ULAN Online Search ULAN REL Data Dictionary ULAN Downloads

The Getty Art & Architecture Thesaurus (AAT)

AAT is a thesaurus containing generic terms in several languages, relationships, sources, and scope notes for agents, work types, roles, materials, styles, cultures, and techniques related to art, architecture, and other cultural heritage (e.g., amphora, oil paint, olieverf, acetolysis, sintering, orthographic drawings, Olmeca, Rinascimento, Buddhism, watercolors, asa-no-ha-toji, sralais).

AAT Online Search AAT REL Data Dictionary AAT Downloads

Development

Download & Install

Fork/download this project and run npm i to install dependencies.

Then, run the development server with npm run dev and open http://localhost:3000 with your browser to see the result.

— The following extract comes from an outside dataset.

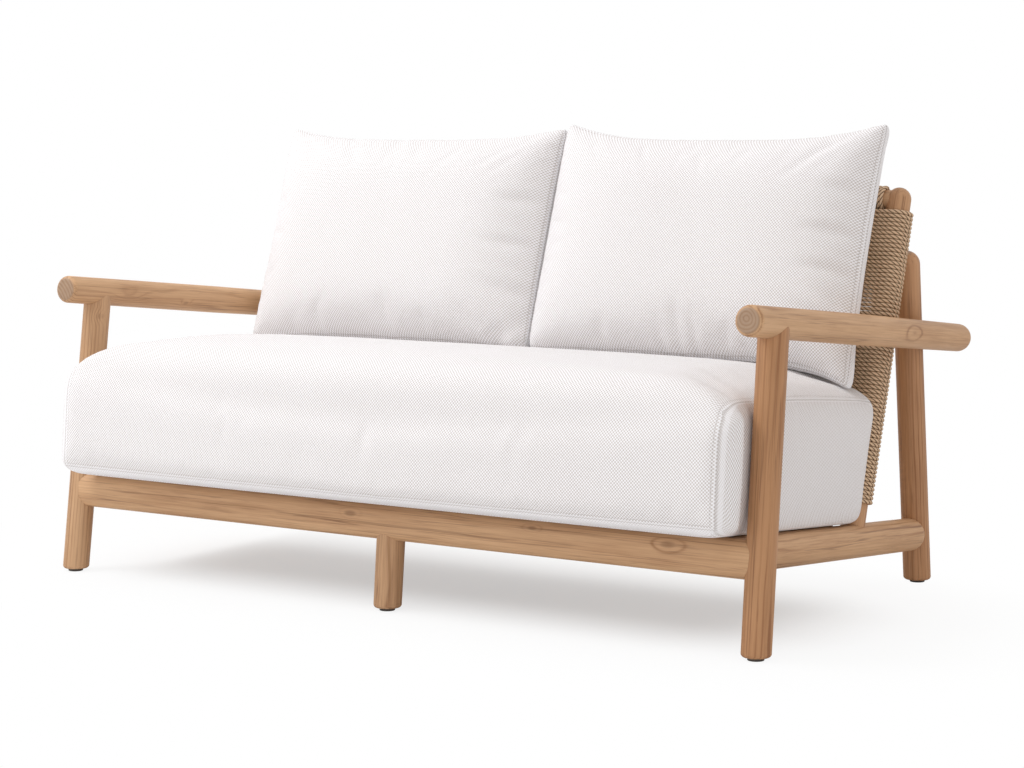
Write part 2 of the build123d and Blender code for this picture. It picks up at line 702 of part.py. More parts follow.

If you have not yet loaded the Elasticsearch data, you should see an error on the search page that the index does not exist.

Local Development Insecure Elasticsearch

Run Elasticsearch in a Docker container:

The /docker folder contains a docker-compose file for running the Elasticsearch stack locally. (No secruity, only suitable for local development.)

  1. cd docker
  2. docker compose up.

Once running, elasticsearch & kibana should be up and running at:

  1. Elasticsearch: http://0.0.0.0:9200/
  2. Kibana: http://0.0.0.0:5601/app/home#/

Environment Variables

Once you have a running Elasticsearch service, you can add the connection details to the environment variables.

For local development, add a local .env.local file in the root directory. If ELASTICSEARCH_USE_CLOUD is "true", the Elastic Cloud vars will be used, otherwise the _HOST, _PROTOCOL, _PORT, _CA_FILE, and _API_KEY vars will be used. You may need to copy the http_ca.crt from the Elasticsearch Docker container to a local directory like ./secrets.

ELASTICSEARCH_USE_CLOUD=false
ELASTICSEARCH_CLOUD_ID=elastic-my-museum:dXMtY3VudHJhbDEuZ4NwLmNsb1VkLmVzLmlvOjQ0MyQ5ZEhiNWQ2NDM0NTB0ODgwOGE1MGVkZDViYzhjM2QwMSRjNmE2M2IwMmE3NDQ0YzU1YWU2YTg4YjI2ZTU5MzZmMg==
ELASTICSEARCH_CLOUD_USERNAME=elastic
ELASTICSEARCH_CLOUD_PASSWORD=changeme
ELASTICSEARCH_LOCAL_NODE=http://localhost:9200
ELASTICSEARCH_BULK_LIMIT=2000

Load Vocabulary Data

Loading the data

Go to the Getty download links above and download the REL relational data files for the vocabularies you want to load. Unzip the files and place them in the /data/[vocab]/ directory, e.g. /data/ulan/ulan_rel_0124.

Two data-loading commands are available:

  • npm run load:ulan - Load the ULAN vocabulary
  • npm run load:aat - Load the AAT vocabulary

The import script will load data from the REL files in the data directory into Elasticsearch indices. Warning: This will modify Elasticsearch indices.

Screenshots

Left: Showing fuzzy search results for misspelled artist name.

Right: Filtered search for female artists born in Brooklyn.

Light Mode Screenshot

TODO

This is just a proof of concept. If there is interest, I will add more features, facets, and additional vocabularies.